= Graph homology =

In algebraic topology and graph theory, graph homology describes the homology groups of a graph, where the graph is considered as a topological space. It formalizes the idea of the number of "holes" in the graph. It is a special case of a simplicial homology, as a graph is a special case of a simplicial complex. Since a finite graph is a 1-complex (i.e., its 'faces' are the vertices – which are 0-dimensional, and the edges – which are 1-dimensional), the only non-trivial homology groups are the 0th group and the 1st group.

== 1st homology group ==
The general formula for the 1st homology group of a topological space X is: $$H_1(X) := \ker \partial_1 \big/ \operatorname{im} \partial_2$$ The example below explains these symbols and concepts in full detail on a graph.

=== Example ===
Let X be a directed graph with 3 vertices and 4 edges . It has several cycles:
- One cycle is represented by the loop a+b+c. Here, the plus sign represents that all edges are travelled at the same direction. Since the addition operation is commutative, the + sign represents that the loops a + b + c, b + c + a, and c + a + b, all represent the same cycle.
- A second cycle is represented by the loop a + b + d.
- A third cycle is represented by the loop c − d. Here, the minus sign represents that the edge d is travelled backwards.

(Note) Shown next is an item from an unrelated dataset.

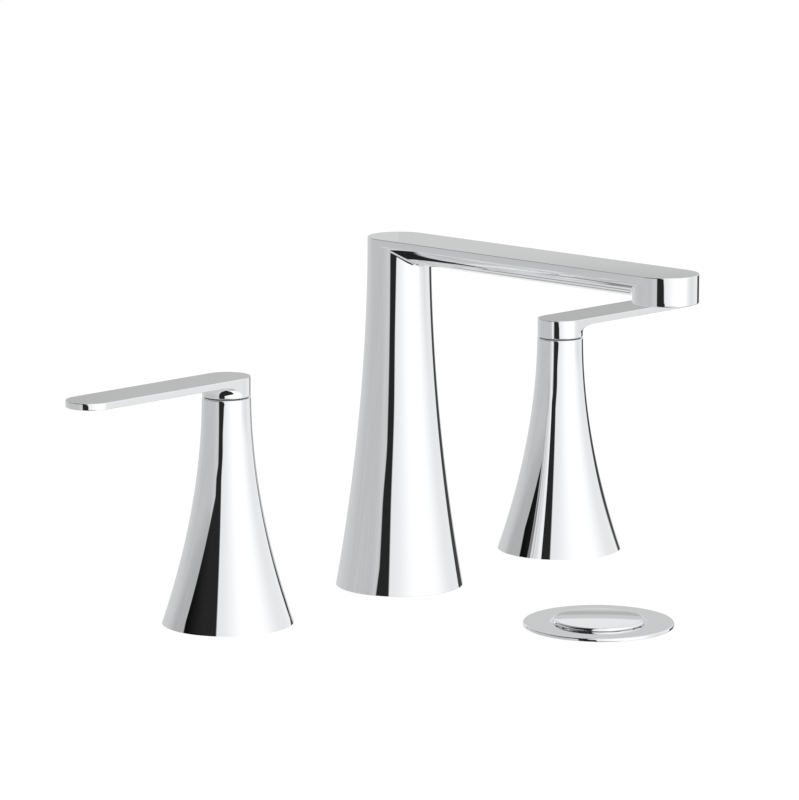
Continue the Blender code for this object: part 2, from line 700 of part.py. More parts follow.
def spout_body(parent):
    """The chrome casting, with the column's cavity, the tube's socket, the channel and the aerator's bore."""
    outline = stadium(
        SPOUT_REACH, SPOUT_NECK_RADIUS, SHELL_STEPS // 2, ARM_SIDE_POINTS, ARM_TIP_STEPS
    )
    body = sheaf("spout_body", outline, spout_section, parent, "chrome")

    land = RETAINER_RADIUS + FIT_GAP
    rise = (SPOUT_CAVITY_HEIGHT - RIM_HEIGHT) / SPOUT_CAVITY_RINGS
    walls = []
    for k in range(SPOUT_CAVITY_RINGS + 1):
        z = RIM_HEIGHT + rise * k
        outer = flare(SPOUT_BASE_RADIUS, SPOUT_NECK_RADIUS, SPOUT_HEIGHT, SPOUT_FLARE_POWER, z)
        walls.append((min(outer - CHROME_WALL, land), z))
    socket = TUBE_RADIUS + FIT_GAP
    groove = socket + O_RING_WALL + FIT_GAP
    groove_bottom = SPOUT_CAVITY_HEIGHT + O_RING_INSET - FIT_GAP
    groove_top = groove_bottom + O_RING_THICKNESS + 2 * FIT_GAP
    cavity = (
        [(0, -OVERRUN), (land, -OVERRUN), (land, RIM_HEIGHT - FIT_GAP)]
        + walls
        + [
            (socket, SPOUT_CAVITY_HEIGHT),
            (socket, groove_bottom),
            (groove, groove_bottom),
            (groove, groove_top),
            (socket, groove_top),
            (socket, TUBE_TOP),
            (TUBE_BORE_RADIUS, TUBE_TOP),
            (TUBE_BORE_RADIUS, CHANNEL_BOTTOM + CHANNEL_HEIGHT / 2),
            (0, CHANNEL_BOTTOM + CHANNEL_HEIGHT / 2),
        ]
    )
    half = CHANNEL_WIDTH / 2
    channel_low = (-TUBE_BORE_RADIUS, -half, CHANNEL_BOTTOM)
    channel_high = (SPOUT_REACH, half, CHANNEL_BOTTOM + CHANNEL_HEIGHT)
    wide = AERATOR_RADIUS + FIT_GAP
    bore = rod("cut_aerator_bore", wide, TIP_BOTTOM - OVERRUN, AERATOR_BORE_TOP, parent, None, RING_STEPS)
    bore.location = (SPOUT_REACH, 0, 0)
    inside = RETAINER_RADIUS - OVERRUN
    outside = SPOUT_BASE_RADIUS + OVERRUN
    hole = screw_hole("spout", inside, outside, SPOUT_SCREW_HEIGHT, SPOUT_REAR, parent)
    cut(
        body,
        turned("cut_spout_cavity", cavity, parent, None),
        box("cut_spout_channel", channel_low, channel_high, parent),
        bore,
        hole,
    )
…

If we cut the plane along the loop a + b + d, and then cut at c and "glue" at d, we get a cut along the loop a + b + c. This can be represented by the following relation: (a + b + d) + (c − d) = (a + b + c). To formally define this relation, we define the following commutative groups:
- C_{0} is the free abelian group generated by the set of vertices . Each element of C_{0} is called a 0-dimensional chain.
- C_{1} is the free abelian group generated by the set of directed edges {a,b,c,d}. Each element of C_{1} is called a 1-dimensional chain. The three cycles mentioned above are 1-dimensional chains, and indeed the relation (a + b + d) + (c − d) = (a + b + c) holds in the group C_{1}.

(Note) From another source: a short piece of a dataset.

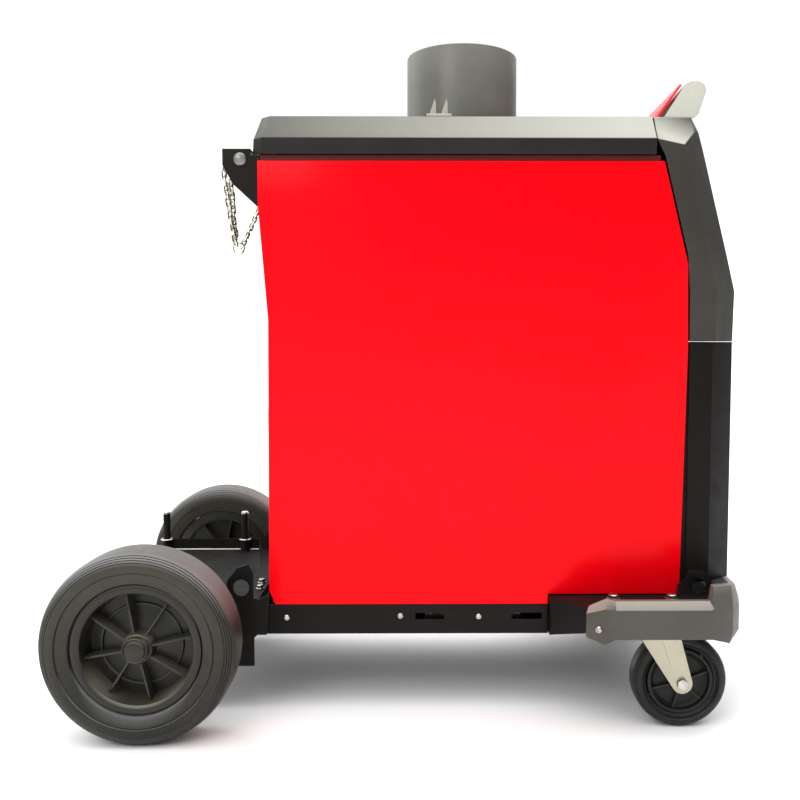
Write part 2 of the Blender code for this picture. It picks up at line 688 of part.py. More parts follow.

Most elements of C_{1} are not cycles, for example a + b, 2a + 5b − c, etc. are not cycles. To formally define a cycle, we first define boundaries. The boundary of an edge is denoted by the $\partial_1$ operator and defined as its target minus its source, so $\partial_1(a)=y-x, ~ \partial_1(b)=z-y, ~ \partial_1(c)=\partial_1(d)=x-z.$ So $\partial_1$ is a mapping from the group C_{1} to the group C_{0}. Since a, b, c, d are the generators of C_{1}, this $\partial_1$ naturally extends to a group homomorphism from C_{1} to C_{0}. In this homomorphism, $\partial_1(a+b+c)= \partial_1(a)+\partial_1(b)+\partial_1(c) = (y-x)+(z-y)+ (x-z) = 0$. Similarly, $\partial_1$ maps any cycle in C_{1} to the zero element of C_{0}. In other words, the set of cycles in C_{1} generates the null space (the kernel) of $\partial_1$. In this case, the kernel of $\partial_1$ has two generators: one corresponds to a + b + c and the other to a + b + d (the third cycle, c − d, is a linear combination of the first two). So $\ker\partial_1$ is isomorphic to Z^{2}.

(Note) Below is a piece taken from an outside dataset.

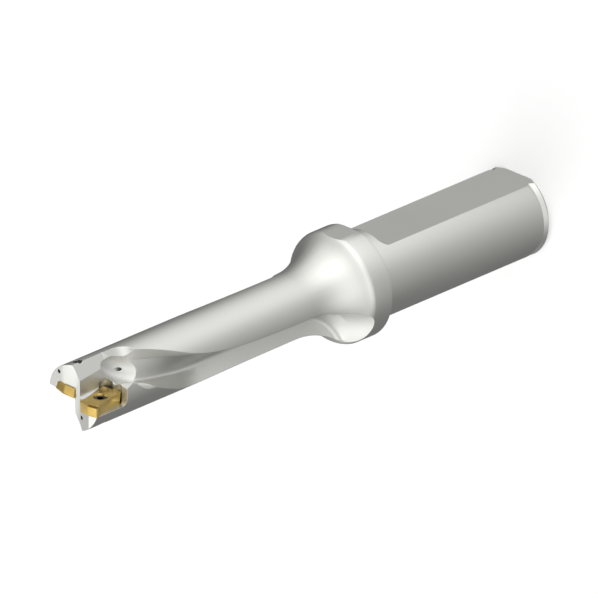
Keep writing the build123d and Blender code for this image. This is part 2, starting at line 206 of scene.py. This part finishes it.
# %% Group: grain of a blasted surface
def make_satin_grain():
    """Height of a fine grain without direction."""
    tree, start, end = group(
        "satin_grain",
        [("Place", "NodeSocketVector", None), ("Scale", "NodeSocketFloat", 5000.0)],
        [("Height", "NodeSocketFloat")],
    )
    grain = add(tree, "ShaderNodeTexNoise", Detail=5.0, Roughness=0.65)
    tree.links.new(start["Place"], grain.inputs["Vector"])
    tree.links.new(start["Scale"], grain.inputs["Scale"])
    tree.links.new(grain.outputs["Fac"], end["Height"])
    return tree


satin_grain = make_satin_grain()
print("group:", satin_grain.name)


# %% Helper: start a material
def new_material(name, metallic):
    """A material with its Principled shader and an Object coordinate ready."""
    material = bpy.data.materials.new(name)
    material.use_nodes = True
    tree = material.node_tree
    shader = tree.nodes["Principled BSDF"]
    shader.inputs["Metallic"].default_value = metallic
    place = add(tree, "ShaderNodeTexCoord").outputs["Object"]
    return material, tree, shader, place


def use(tree, inner, **inputs):
    """Places a group in a material. Each input is a socket to link or a value."""
    node = tree.nodes.new("ShaderNodeGroup")
    node.node_tree = inner
    for title, value in inputs.items():
        if isinstance(value, bpy.types.NodeSocket):
            tree.links.new(value, node.inputs[title])
        else:
            node.inputs[title].default_value = value
    return node.outputs


def soft_edges(tree, shader, height, strength, distance, edge_radius):
    """Bump from a height, on normals that are rounded over the edges."""
    rounded = add(tree, "ShaderNodeBevel", samples=6, Radius=edge_radius)
    bump = add(tree, "ShaderNodeBump", Strength=strength, Distance=distance)
    tree.links.new(rounded.outputs[0], bump.inputs["Normal"])
    tree.links.new(height, bump.inputs["Height"])
    tree.links.new(bump.outputs[0], shader.inputs["Normal"])


# %% [markdown]
# The body is tool steel with a pale, slightly warm nickel-like finish. Behind the collar it is
# ground, in front of it it is satin. One material does both: a soft step at the collar's rear
# face chooses between the rings and the grain.

# %% Material: the steel body
STEEL = (0.80, 0.80, 0.765, 1)
STEEL_ROUGHNESS = (0.34, 0.42)
COLLAR_HEIGHT = 0.050
STEP_HALF = 0.0005
EDGE_BREAK = 0.00016


def make_satin_steel():
    """Pale steel, ringed behind the collar's rear face and grained in front of it."""
    material, tree, shader, place = new_material("satin_steel", metallic=1.0)
    toned = use(tree, tone_drift, Colour=STEEL, Place=place, Size=45.0, Amount=0.05)
    tree.links.new(toned["Colour"], shader.inputs["Base Color"])
    rings = use(tree, ground_rings, Place=place, Pitch=9000.0)["Height"]
    grain = use(tree, satin_grain, Place=place, Scale=6000.0)["Height"]
    apart = add(tree, "ShaderNodeSeparateXYZ")
    tree.links.new(place, apart.inputs[0])
    step = (COLLAR_HEIGHT - STEP_HALF, COLLAR_HEIGHT + STEP_HALF)
    front = map_range(tree, apart.outputs["Z"], source=step)
    height = add(tree, "ShaderNodeMix", data_type="FLOAT")
    tree.links.new(front, height.inputs["Factor"])
    tree.links.new(rings, height.inputs["A"])
    tree.links.new(grain, height.inputs["B"])
    soft_edges(tree, shader, height.outputs["Result"], strength=0.3, distance=0.00002,
               edge_radius=EDGE_BREAK)
    rough = map_range(tree, toned["Cloud"], target=STEEL_ROUGHNESS)
    tree.links.new(rough, shader.inputs["Roughness"])
    return material


satin_steel = make_satin_steel()
print("material:", satin_steel.name)

# %% [markdown]
# A titanium nitride coating is gold, smooth and very thin. It follows the ground carbide, so it
# keeps the faint grain, and its colour drifts a little towards bronze. In the steel walls beside
# the inserts the gold would show as a strong yellow tint. Its reflection there is painted paler:
# mirrored rays meet a paler gold than camera rays, and Light Path tells them apart.

# %% Material: the coated inserts
GOLD = (0.62, 0.44, 0.13, 1)
BRONZE = (0.52, 0.36, 0.11, 1)
# Painted reflection: the paler gold that mirrored rays see in place of the insert's own gold
GOLD_PAINTED_IN_REFLECTIONS = (0.58, 0.46, 0.24, 1)
GOLD_ROUGHNESS = 0.24
BRONZE_CLOUDS = (0.42, 0.72)


def make_gold_coating():
    """Gold that drifts towards bronze, with a painted paler reflection in the steel."""
    material, tree, shader, place = new_material("gold_coating", metallic=1.0)
    cloud = add(tree, "ShaderNodeTexNoise", Scale=420.0, Detail=3.0, Roughness=0.5)
    tree.links.new(place, cloud.inputs["Vector"])
    spread = map_range(tree, cloud.outputs["Fac"], source=BRONZE_CLOUDS)
    colour = add(tree, "ShaderNodeMix", data_type="RGBA")
    colour.inputs["A"].default_value = GOLD
    colour.inputs["B"].default_value = BRONZE
    tree.links.new(spread, colour.inputs["Factor"])
    # Painted reflection: mirrored rays get the paler gold, so the steel walls mirror less yellow
    ray = add(tree, "ShaderNodeLightPath")
    mirrored = add(tree, "ShaderNodeMix", data_type="RGBA")
    tree.links.new(ray.outputs["Is Glossy Ray"], mirrored.inputs["Factor"])
    tree.links.new(colour.outputs["Result"], mirrored.inputs["A"])
    mirrored.inputs["B"].default_value = GOLD_PAINTED_IN_REFLECTIONS
    tree.links.new(mirrored.outputs["Result"], shader.inputs["Base Color"])
    grain = use(tree, satin_grain, Place=place, Scale=9000.0)["Height"]
    soft_edges(tree, shader, grain, strength=0.12, distance=0.00001, edge_radius=0.0001)
    shader.inputs["Roughness"].default_value = GOLD_ROUGHNESS
    return material


gold_coating = make_gold_coating()
print("material:", gold_coating.name)

# %% [markdown]
# The clamping screws are small, hardened and blackened. Black oxide is not flat black: oil and
# wear leave it a dark grey metal that still glints on its edges.

# %% Material: the blackened screws
BLACK_OXIDE = (0.075, 0.075, 0.08, 1)
OXIDE_ROUGHNESS = (0.25, 0.45)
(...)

In a general topological space, we would define higher-dimensional chains. In particular, C_{2} would be the free abelian group on the set of 2-dimensional objects. However, in a graph there are no such objects, so C_{2} is a trivial group. Therefore, the image of the second boundary operator, $\partial_2$, is trivial too. Therefore:$$H_1(X) = \ker\partial_1 \big/ \operatorname{im}\partial_2 \cong \mathbb{Z}^2 / \mathbb{Z}^0 = \mathbb{Z}^2$$ This corresponds to the intuitive fact that the graph has two "holes". The exponent is the number of holes.

=== General case ===
The above example can be generalized to an arbitrary connected graph G = (V, E). Let T be a spanning tree of G. Every edge in E \ T corresponds to a cycle; these are exactly the linearly independent cycles. Therefore, the first homology group H_{1} of a graph is the free abelian group with |E \ T| generators. This number equals |E| − |V| + 1; so: $$H_1(X) \cong \mathbb{Z}^{|E|-|V|+1}.$$ In a disconnected graph, when C is the set of connected components, a similar computation shows: $$H_1(X) \cong \mathbb{Z}^{|E|-|V|+|C|}.$$ In particular, the first group is trivial if and only if X is a forest.

== 0th homology group ==
The general formula for the 0th homology group of a topological space X is: $$H_0(X) := \ker \partial_0 \big/ \operatorname{im} \partial_{1}$$

=== Example ===
Returning to the graph with 3 vertices and 4 edges . Recall that the group C_{0} is generated by the set of vertices. Since there are no (−1)-dimensional elements, the group C_{−1} is trivial, and so the entire group C_{0} is a kernel of the corresponding boundary operator: $\ker \partial_0 = C_0$ = the free abelian group generated by .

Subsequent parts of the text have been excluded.